Can you possibly let go of that feeling of being "responsible" for their lives, Kiki? Perhaps every time you get that feeling, let that be your cue to do the opposite and bite your tongue? Remind yourself that ds and ddl are adults and can figure things out on their own. Please remember, too, that what worked for you might not work for them.
I notice that there was a whole week of your giving unsolicited advice to ds that culminated in a major discussion last night. That tells me that you and ds were contacting each other every day. Was that just this past week or is this the norm for you people? If it's the norm, some parents/gps would give their eye teeth for that! But it might be too much for your relationship with ds., especially if he's going to bring you his problems. He may be used to doing that from when he was a kid or a single young man. But he has a wife now, imo, he should be talking things over with her.
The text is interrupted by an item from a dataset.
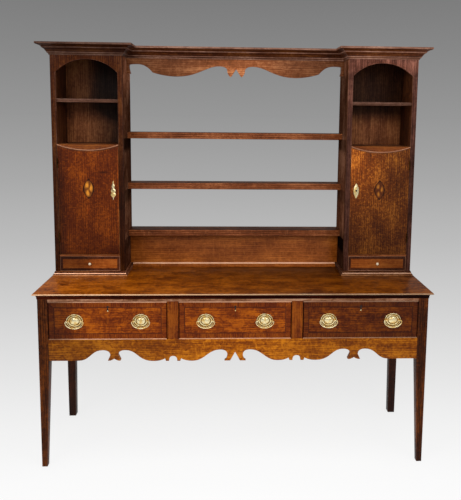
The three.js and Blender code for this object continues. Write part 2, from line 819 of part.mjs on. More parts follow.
// Carcase half of a hinge: leaf on the stile's edge, two knuckles and the pin through all three
function makeHinge(height) {
  const low = height - hingeHeight / 2;
  const high = height + hingeHeight / 2;
  const third = hingeHeight / 3;
  const leafY = [hingeY, cupboardFaceY + hingeLeafWidth];
  const leafX = [apertureOuterX - hingeLeafThickness, apertureOuterX];
  const notchY = [hingeY - cutOverrun, cupboardFaceY - touchGap / 2];
  const notch = block([hingeX - cutOverrun, hingeX + cutOverrun], notchY, [low + third, high - third]);
  const leaf = cut(block(leafX, leafY, [low, high]), notch);
  return join(
    leaf,
    upright(hingeKnuckleRadius, [low, low + third]),
    upright(hingeKnuckleRadius, [high - third, high]),
    upright(hingePinRadius, [low, high]),
  );
}

// Outline of the door as seen from the front, its scooped top edge a gap below the bowed rail
function doorOutline(gap) {
  const steps = curveSteps * 2;
  const scoop = Array.from({ length: steps + 1 }, (_, i) => {
    const x = doorOuterX + (doorInnerX - doorOuterX) * i / steps;
    return [x, railArcHeight(gap, x)];
  });
  return [[doorInnerX, doorBottom], [doorOuterX, doorBottom], ...scoop];
}

// Door, its top edge bevelled down to the back so that it clears the rail as it swings,
// with the middle knuckle of each hinge on its edge
function makeDoor() {
  const outlines = [doorOutline(doorGap + doorTopBevel), doorOutline(doorGap)];
  const board = stack(outlines, [-cupboardFaceY - doorThickness, -cupboardFaceY]).rotateX(Math.PI / 2);
  const pieces = [board];
  const bores = [];
  for (const height of Object.values(hingeHeights)) {
    const half = hingeHeight / 6 - touchGap;
    const z = [height - half, height + half];
    const tongueX = [hingeX - hingeKnuckleRadius, hingeX - hingePinRadius];
    const tongue = block(tongueX, [hingeY, cupboardFaceY + hingeTongueDepth], z);
    pieces.push(upright(hingeKnuckleRadius, z), tongue);
    const boreZ = [z[0] - cutOverrun, z[1] + cutOverrun];
    bores.push(upright(hingePinRadius + hingePinClearance, boreZ));
  }
  return cut(join(...pieces), ...bores);
}

function makeSmallDrawer() {
  const x = [apertureInnerX + smallDrawerClearance, apertureOuterX - smallDrawerClearance];
  const z = [baseBoardTop + touchGap, floorTop - floorThickness - smallDrawerClearance];
  const front = makeDrawerFront(
    x, z, cupboardFaceY, smallDrawerFrontThickness, smallDrawerBeadWidth, smallDrawerBeadProud,
  );
  const boxY = [
    cupboardFaceY + smallDrawerFrontThickness - smallDrawerBoxInset,
    cupboardBackFrontY - smallDrawerBackGap,
  ];
  const boxX = [x[0] + smallDrawerBoxInset, x[1] - smallDrawerBoxInset];
  const boxZ = [z[0], z[1] - smallDrawerBoxInset];
  const box = makeDrawerBox(boxX, boxY, boxZ, smallDrawerSideThickness, smallDrawerBottomThickness, 0);
  const knobProfile = [
    [0, 0],
    [knobNeckRadius, 0],
    [knobNeckRadius, knobLength * knobShares.neckEnd],
    [knobRadius, knobLength * knobShares.swell],
    [knobRadius * knobShares.crownRadius, knobLength * knobShares.crown],
    [knobRadius * knobShares.tipRadius, knobLength],
    [0, knobLength],
  ];
  const seatY = cupboardFaceY + smallDrawerBeadProud;
  const knob = turned(knobProfile, roundSides, cupboardMiddleX, seatY, (z[0] + z[1]) / 2);
  return join(front, box, knob);
}

function makeCupboards() {
  const sideY = [cupboardBodyY, backY];
  const sideZ = [baseBoardTop, carcaseTop];
  const innerX = [innerSideX, outerSideX];
  const pieces = {
    outer_side: ['darkOak', block([outerSideX, carcaseHalfWidth], sideY, sideZ)],
    inner_side: ['darkOak', block([middleHalfWidth, innerSideX], sideY, sideZ)],
    face_frame: ['darkOak', makeFaceFrame()],
    back: ['paleOak', block(innerX, [cupboardBackFrontY, backY], sideZ)],
    base_board: ['oak', makeBaseBoard()],
    floor: ['oak', cupboardBoard([floorTop - floorThickness, floorTop], cupboardFaceY)],
    niche_floor: ['oak', makeNicheFloor()],
    niche_shelf: ['oak', makeNicheShelf()],
    door: ['oak', makeDoor()],
    hinge_upper: ['brass', makeHinge(hingeHeights.upper)],
    hinge_lower: ['brass', makeHinge(hingeHeights.lower)],
    small_drawer: ['oak', makeSmallDrawer()],
  };
  for (const [side, sign] of [['left', -1], ['right', 1]]) {
    for (const [name, [finish, geometry]] of Object.entries(pieces)) {
      add(`cupboard_${side}_${name}`, finish, geometry, sign);
    }
  }
}

// Cornice: one moulding mitred round the two breaks, with the dust board closing it above
function rackOutline(reach) {
  const outer = carcaseHalfWidth + reach;
  const inner = middleHalfWidth - reach;
  const face = cupboardFaceY - reach;
  const middle = middleFaceY - reach;
  return [
    [-outer, face], [-inner, face], [-inner, middle], [inner, middle],
    [inner, face], [outer, face], [outer, backY], [-outer, backY],
  ];
}

function makeCornice() {
  const profileShares = [
    [0.08, 0],
    [0.08, 0.1],
    [0.2, 0.16],
    [0.2, 0.24],
    [0.27, 0.3],
    [0.34, 0.42],
    [0.46, 0.52],
    [0.56, 0.56],
    [0.56, 0.64],
    [0.66, 0.7],
    [0.78, 0.76],
    [0.92, 0.8],
    [1, 0.84],
    [1, 1],
  ];
  const steps = profileShares.map(([out, up]) => [corniceReach * out, corniceBottom + corniceHeight * up]);
  const carcase = runUp(rackOutline(touchGap), [corniceBottom - cutOverrun, carcaseTop]);
  return cut(mouldedStack(rackOutline, steps), carcase);
}

// Frieze board: a bracket at each end, an arch beside it, a long belly and a pair of pendants
// round a pointed opening in the middle.
function makeFrieze() {
  const base = friezeBottom;
  const archTop = base + friezeArchRise;
  const crown = base + friezeCrownRise;
  const cusp = base + friezeCuspRise;
  const bracket = base + friezeBracketRise;
  const crownX = friezeNeckX + friezeCrownOut;
  const bellyX = middleHalfWidth * friezeShares.belly;
  const cuspX = middleHalfWidth * friezeShares.cusp;
  const archX = middleHalfWidth * friezeShares.arch;
  const bracketX = middleHalfWidth * friezeShares.bracket;
  const bellyIn = (bellyX + crownX) / 2;
  const bellyOut = (bellyX + cuspX) / 2;
  const halfEdge = pathPoints([0, base + friezeApexRise], (edge) => {
    edge.quadraticCurveTo(
      friezePendantHalfWidth, base + friezeNeckRise,
      friezePendantX - friezePendantHalfWidth, base + friezePendantHalfWidth,
    );
    edge.lineTo(friezePendantX, base);
    edge.lineTo(friezePendantX + friezePendantHalfWidth, base + friezePendantHalfWidth);
    edge.quadraticCurveTo(friezeNeckX, base + friezeCuspRise, friezeNeckX, base + friezeNeckRise);
    edge.quadraticCurveTo(friezeNeckX, crown, crownX, crown);
    edge.bezierCurveTo(bellyIn - friezeCrownOut, crown, bellyIn, base, bellyX, base);
    edge.quadraticCurveTo(bellyOut, base, cuspX, cusp);
    edge.quadraticCurveTo(archX + archX - bracketX, archTop, archX, archTop);
    edge.quadraticCurveTo(bracketX, archTop, bracketX, crown);
    edge.quadraticCurveTo(
      bracketX, bracket + friezeBracketFoot,
      middleHalfWidth - friezeBracketFoot, bracket,
    );
    edge.lineTo(middleHalfWidth, bracket);
  });
  return shapedBoard(halfEdge, middleHalfWidth, carcaseTop, [middleFaceY, middleFaceY + friezeThickness]);
}

// Shelf with three reeds on its front edge and a V groove along its top, near the back
function makeShelf(top) {
  const reed = shelfThickness / 3;
  const section = new THREE.Shape();
  section.moveTo(middleFaceY + shelfReedDepth, top - shelfThickness);
  section.lineTo(backY, top - shelfThickness);
  section.lineTo(backY, top);
  section.lineTo(backY - shelfGrooveSetback, top);
  section.lineTo(backY - shelfGrooveSetback - shelfGrooveWidth / 2, top - shelfGrooveDepth);
  section.lineTo(backY - shelfGrooveSetback - shelfGrooveWidth, top);
  section.lineTo(middleFaceY + shelfReedDepth, top);
  for (let i = 0; i < 3; i += 1) {
    const high = top - reed * i;
    section.bezierCurveTo(
      middleFaceY - shelfReedDepth / 3, high,
      middleFaceY - shelfReedDepth / 3, high - reed,
      middleFaceY + shelfReedDepth, high - reed,
    );
  }
  return runAlongX(section, [-middleHalfWidth, middleHalfWidth]);
}

// Low board under the bottom shelf, with a moulding along its foot
function makeLowBack() {
  const faceY = backY - lowBackFaceDepth;
  const mouldingHalfWidth = middleHalfWidth - baseReach - touchGap;
  const section = new THREE.Shape();
  section.moveTo(faceY - lowMouldingReach, tableTop);
  section.lineTo(faceY + lowBackThickness, tableTop);
  section.lineTo(faceY + lowBackThickness, baseBoardTop);
  section.lineTo(faceY, baseBoardTop);
  section.quadraticCurveTo(
    faceY - lowMouldingReach / 2, baseBoardTop,
    faceY - lowMouldingReach / 2, tableTop + baseStepHeight,
  );
  section.lineTo(faceY - lowMouldingReach, tableTop + baseStepHeight);
  const board = block(
    [-middleHalfWidth, middleHalfWidth],
    [faceY, faceY + lowBackThickness],
    [baseBoardTop, lowerShelfTop - shelfThickness],
  );
  return join(runAlongX(section, [-mouldingHalfWidth, mouldingHalfWidth]), board);
}

function makeRack() {
  add('cornice', 'darkOak', makeCornice());
  add('frieze', 'darkOak', makeFrieze());
  const shelfTops = { upper: upperShelfTop, middle: middleShelfTop, lower: lowerShelfTop };
  for (const [name, top] of Object.entries(shelfTops)) {
    add(`shelf_${name}`, 'darkOak', makeShelf(top));
  }
  add('low_back', 'darkOak', makeLowBack());
}

makeBase();
makeDrawers();
makeCupboards();
makeRack();

export default dresser;
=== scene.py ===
"""An oak dresser dressed for its portrait: waxed oak, inlaid doors, crossbanded drawers and brass.

Sizes are real and in millimetres in this file; meshes are made in metres. +Z is up and the front
faces -Y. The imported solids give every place; the classes below add the finish of each sub-assembly.
"""

import json
import logging
import math
from contextlib import contextmanager
from dataclasses import dataclass
from enum import Enum, IntEnum
from typing import Callable, Iterator, Sequence

import bmesh
import bpy
import numpy as np
from mathutils import Matrix, Vector


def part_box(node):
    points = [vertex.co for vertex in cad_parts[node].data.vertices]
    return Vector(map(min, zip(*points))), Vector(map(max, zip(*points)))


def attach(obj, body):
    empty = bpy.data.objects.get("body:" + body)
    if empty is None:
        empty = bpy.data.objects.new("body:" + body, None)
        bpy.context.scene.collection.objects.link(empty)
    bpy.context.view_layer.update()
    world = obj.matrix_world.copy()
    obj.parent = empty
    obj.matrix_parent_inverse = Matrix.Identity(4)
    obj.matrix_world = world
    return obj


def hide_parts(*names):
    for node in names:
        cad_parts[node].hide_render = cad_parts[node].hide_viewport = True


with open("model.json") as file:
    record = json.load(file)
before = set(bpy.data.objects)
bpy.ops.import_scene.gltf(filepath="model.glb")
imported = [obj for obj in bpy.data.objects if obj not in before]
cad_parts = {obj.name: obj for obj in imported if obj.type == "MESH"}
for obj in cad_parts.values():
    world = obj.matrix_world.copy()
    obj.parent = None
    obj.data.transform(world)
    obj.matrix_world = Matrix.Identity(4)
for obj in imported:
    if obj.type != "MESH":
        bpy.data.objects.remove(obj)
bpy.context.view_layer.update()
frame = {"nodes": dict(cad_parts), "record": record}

LOG = logging.getLogger("dresser")
MM = 0.001
# Corners closer than this are one, and places closer than NEARBY lie on one plane, in millimetres.
MERGE_DISTANCE = 0.01
NEARBY = 0.05
# Numbers that keep the grain of one board from that of the next.
SEED_STEP = 7
SEED_SHIFT = np.array([613.0, 211.0, 97.0])
# Faces that meet at less than the flat angle are one face, and at more than the sharp one an edge.
FLAT_ANGLE = 0.6
SHARP_ANGLE = 32.0
# The part of a normal along an axis, for a face that looks along it, lies level, looks sideways,
# leans or stands.
FACING = 0.7
LEVEL = 0.9
SIDEWAYS = 0.6
LEANING = 0.5
STANDING = 0.3
# How far a noise strays from its middle, and the length of one wave of a wave texture at scale one.
NOISE_SPREAD = 0.26
WAVE_LENGTH = 0.314
# The darkest that polish and painted shade together may make a board.
DARKEST_PATINA_AND_SHADE = -0.92


class Grain(Enum):
    """Which axis the fibres of a board follow, as the order of axes (along, across, deep).

    A mitred moulding follows X, and turns to Y on its faces that look sideways.
    """

    ALONG_X = (0, 2, 1)
    ALONG_Y = (1, 0, 2)
    ALONG_Z = (2, 0, 1)
    MITRED = (0, 2, 1, "mitred")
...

You may want to let ds know that it would help if you two cut back on communication. Then you wouldn't be tempted as often to give unasked-for advice. Also, you may want to ask him to give you fewer details about his problems or, even better, avoid telling you about them, at all. Let him know that when you hear he has a problem, you want to "fix it" - so perhaps better if you stick to more lightweight topics. Or if he begins to vent to you, listen for a minute or two, say something sympathetic like, "Aww" or whatever, and then change the subject to something more pleasant.